Ces combats m’ont semblé en partie moins rapides que la dernière fois, certains groupes semblent courir après la musique avant l’entracte. Mais par la suite, les combats de vingt personnes reprennent leur juste valeur, une grande agressivité mais toujours d’une grande grâce et beauté. La même énergie palpable que dans quelque chose comme In The Middle (si, vous savez, le Eurotrash de tout à l’heure). Le ballon de François Alu, la technique de Carbone, l’énergie de Madin et de Bertaud, le charisme de Meyzindi, je réalise à nouveau quelle chance les Parisiens ont.
Après avoir appris à maîtriser son corps, MAG/Kaguyahime s’échappe de l’horreur des mortels pour tomber dans les mains du Mikado et de ses acolytes. Si Alexis Renaud m’avait laissé une piètre impression en Espada, ici il me semble plus impressionnant et princier que Chaillet (que je regrette énormément de ne pas avoir vu dans le corps de ballet de Kaguyahime). Il saisit MAG à travers le tissu, elle ne laisse pas faire, et se débat, beaucoup plus que le faisait Letestu, en agitant violemment ses grandes jambes. Il ne peut contrôler cet étrange animal apeuré et a bien besoin du support de ses deux acolytes. La princesse semble bien tentée un instant de rester avec lui…. Mais rapidement la Lune se rebelle, en illuminant toute la salle, en éloignant Mikado et en rappelant à elle sa princesse qui s’éloigne au loin alors qu’elle quitte son corps pour s’élever vers le ciel, enfin totalement maîtresse d'elle-même.
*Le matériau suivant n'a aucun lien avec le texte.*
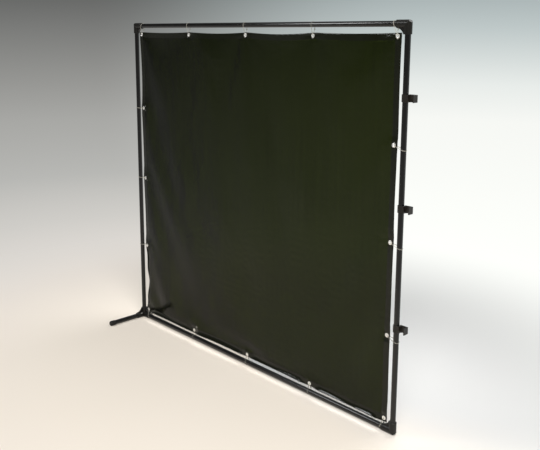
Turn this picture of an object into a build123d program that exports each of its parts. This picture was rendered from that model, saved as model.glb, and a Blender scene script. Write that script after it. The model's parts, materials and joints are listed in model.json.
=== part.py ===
from build123d import *
from collections import namedtuple
import math
import os

# A welding curtain screen: a rectangular frame of one-inch tubes in moulded fittings, which
# stands on one cross foot at its left end, and a tinted film curtain tied into it. Clips on the
# right upright hook onto the next screen. X runs along the rails, -Y is the front, Z is up, and
# the origin is on the floor under the middle of the whole screen.

# ---- frame, in millimetres ----
overall_height = 1829.0  # floor to the top of the corner fittings
rail_span = 1929.0  # between the axes of the two uprights
axis_height = 15.0  # bottom rail and legs above the floor
leg_reach = 255.0  # from the frame's plane to the tip of a leg
tube_radius = 12.7
tube_wall = 1.5

# ---- moulded fittings ----
sleeve_radius = 17.0
long_sleeve = 56.0  # along rails and legs, from the corner's axis
short_sleeve = 43.0  # along the uprights
tube_stop = 15.0  # where a tube ends, from the corner's axis
socket_gap = 0.1  # all round a tube in its socket
sleeve_edge = 1.5
gusset_radius = 38.0  # hollow curve between two sleeves
gusset_thickness = 12.0
corner_chamfer = 11.0
cap_radius = 15.0
cap_length = 33.0
cap_end_wall = 4.0
cap_rounding = 9.0

# ---- spring buttons that lock the tubes ----
button_setback = 28.0  # from the corner's axis
button_radius = 3.0
button_gap = 0.1
button_window_gap = 0.4  # round the button in the sleeve
button_proud = 1.2
button_rounding = 1.6
button_flange_radius = 4.0
button_flange_top = 10.3  # from the tube's axis
button_flange_thickness = 0.9
spring_width = 6.0
spring_thickness = 0.6
spring_top = 9.3  # outer faces of the two legs, from the tube's axis
spring_bottom = 10.5
spring_tail = 7.0  # beyond the button, towards the corner
spring_leg = 18.0  # from the button to the bend

# ---- link clips ----
clip_heights = {"top_link_clip": 1510.0, "middle_link_clip": 1040.0, "bottom_link_clip": 503.0}
clip_tall = 32.0
clip_pitch = 32.0  # from this screen's upright to the next one's
collar_gap = 0.08
collar_wall = 3.2
collar_mouth = 20.0
jaw_radius = 12.8
jaw_wall = 3.5
jaw_lip = 12.5  # how far the jaw's arms reach past the tube's axis
jaw_mouth = 24.0
clip_edge = 0.8

# ---- curtain ----
grommet_pitch = 457.2  # along the rails, 18 inches
grommets_per_side = 5
top_drop = 50.0  # top row of grommets below the top rail's axis
bottom_rise = 43.0  # bottom row above the bottom rail's axis
side_margin = 19.0  # grommet centre to the film's side edges
end_margin = 14.0  # grommet centre to the film's top and bottom edges
left_sag = 8.0  # the middle grommets of a side hang below an even spacing
right_sag = 28.0
top_slip = 13.0  # the middle grommets of the top row sit towards the foot
film_thickness = 0.5
hem_width = 30.0

# ---- grommets ----
grommet_hole = 4.6
barrel_radius = 5.0
film_hole = 5.1
flange_radius = 10.0
flange_thickness = 1.2
washer_thickness = 0.8
lip_radius = 0.5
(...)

Les tambours et l’orchestre sont tout aussi violents et/ou raffinés que les danseurs, rentrant dans la symbiose de l’œuvre, dans ce moment très fort où ils rejoignent depuis la fosse des tambours placés sur scène. Une œuvre d’un raffinement rare que je pourrais sans doute revoir encore et encore. Donc oui, gimme more Eurotrash.